→ The problem: Repeat the entire listing exactly as written.

→ Data excerpt:

----

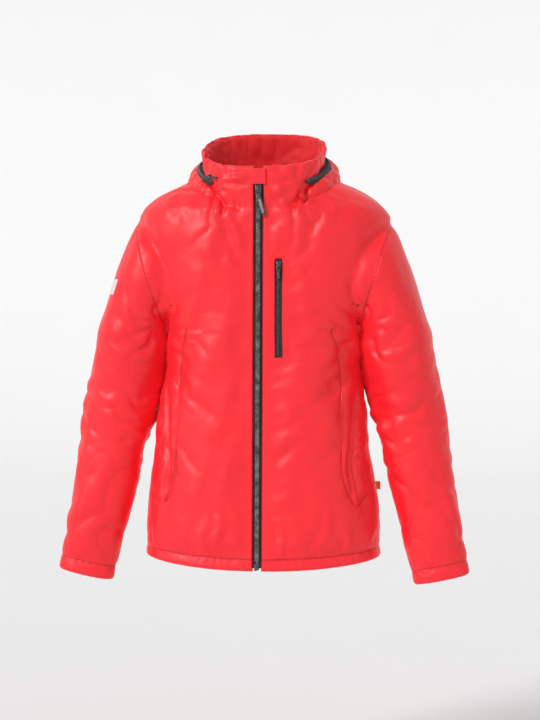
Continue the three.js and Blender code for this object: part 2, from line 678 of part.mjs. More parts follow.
// Rings round a section that is swept about the hood zip's axis, closed at both ends.
function hoodSweep(radius, height, halfWidth, halfHeight, from, to, sections = 12, sides = 8) {
  const rings = Array.from({ length: sections + 1 }, (_, i) => {
    const angle = THREE.MathUtils.lerp(from, to, i / sections);
    return Array.from({ length: sides }, (_, j) => {
      const turn = (j / sides) * 2 * Math.PI + Math.PI / sides;
      const r = radius + halfWidth * Math.cos(turn);
      return new THREE.Vector3(r * Math.cos(angle), r * Math.sin(angle), height + halfHeight * Math.sin(turn))
        .applyMatrix4(hoodFrame);
    });
  });
  return skin(rings);
}

const clearOfNeck = neckTube(-gap).add(garment(-gap));
const pouchHeight = -hoodPouchHalfHeight - 2;
const pouchOuter = hoodSweep(
  hoodPouchRadius, pouchHeight, hoodPouchHalfWidth, hoodPouchHalfHeight, hoodFrom, hoodTo);
const inside = hoodPouchWall;
const hollow = (shrink) => hoodSweep(hoodPouchRadius, pouchHeight, hoodPouchHalfWidth - shrink,
  hoodPouchHalfHeight - shrink, hoodFrom + 0.09 + shrink / 150, hoodTo - 0.09 - shrink / 150);
const mouth = hoodSweep(hoodPouchRadius - 5, 0, 7, hoodPouchHalfHeight * 0.6, hoodFrom + 0.12, hoodTo - 0.12);
const pouch = pouchOuter.subtract(hollow(inside)).subtract(mouth).subtract(clearOfNeck);
add('hood_pouch', pouch, shellRed());
const bundleClear = neckTube(-gap - 2).add(garment(-gap - 2));
add('stowed_hood', hollow(inside + gap).subtract(mouth).subtract(bundleClear), shellRed());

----

→ Complete output:
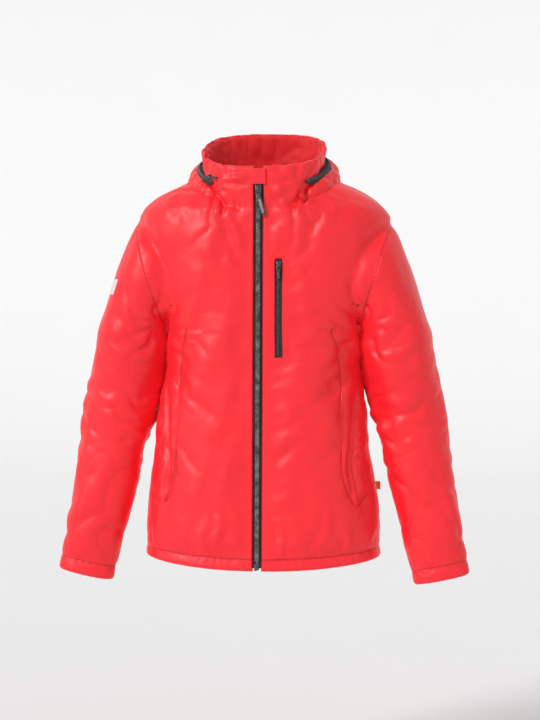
Continue the three.js and Blender code for this object: part 2, from line 678 of part.mjs. More parts follow.
// Rings round a section that is swept about the hood zip's axis, closed at both ends.
function hoodSweep(radius, height, halfWidth, halfHeight, from, to, sections = 12, sides = 8) {
  const rings = Array.from({ length: sections + 1 }, (_, i) => {
    const angle = THREE.MathUtils.lerp(from, to, i / sections);
    return Array.from({ length: sides }, (_, j) => {
      const turn = (j / sides) * 2 * Math.PI + Math.PI / sides;
      const r = radius + halfWidth * Math.cos(turn);
      return new THREE.Vector3(r * Math.cos(angle), r * Math.sin(angle), height + halfHeight * Math.sin(turn))
        .applyMatrix4(hoodFrame);
    });
  });
  return skin(rings);
}

const clearOfNeck = neckTube(-gap).add(garment(-gap));
const pouchHeight = -hoodPouchHalfHeight - 2;
const pouchOuter = hoodSweep(
  hoodPouchRadius, pouchHeight, hoodPouchHalfWidth, hoodPouchHalfHeight, hoodFrom, hoodTo);
const inside = hoodPouchWall;
const hollow = (shrink) => hoodSweep(hoodPouchRadius, pouchHeight, hoodPouchHalfWidth - shrink,
  hoodPouchHalfHeight - shrink, hoodFrom + 0.09 + shrink / 150, hoodTo - 0.09 - shrink / 150);
const mouth = hoodSweep(hoodPouchRadius - 5, 0, 7, hoodPouchHalfHeight * 0.6, hoodFrom + 0.12, hoodTo - 0.12);
const pouch = pouchOuter.subtract(hollow(inside)).subtract(mouth).subtract(clearOfNeck);
add('hood_pouch', pouch, shellRed());
const bundleClear = neckTube(-gap - 2).add(garment(-gap - 2));
add('stowed_hood', hollow(inside + gap).subtract(mouth).subtract(bundleClear), shellRed());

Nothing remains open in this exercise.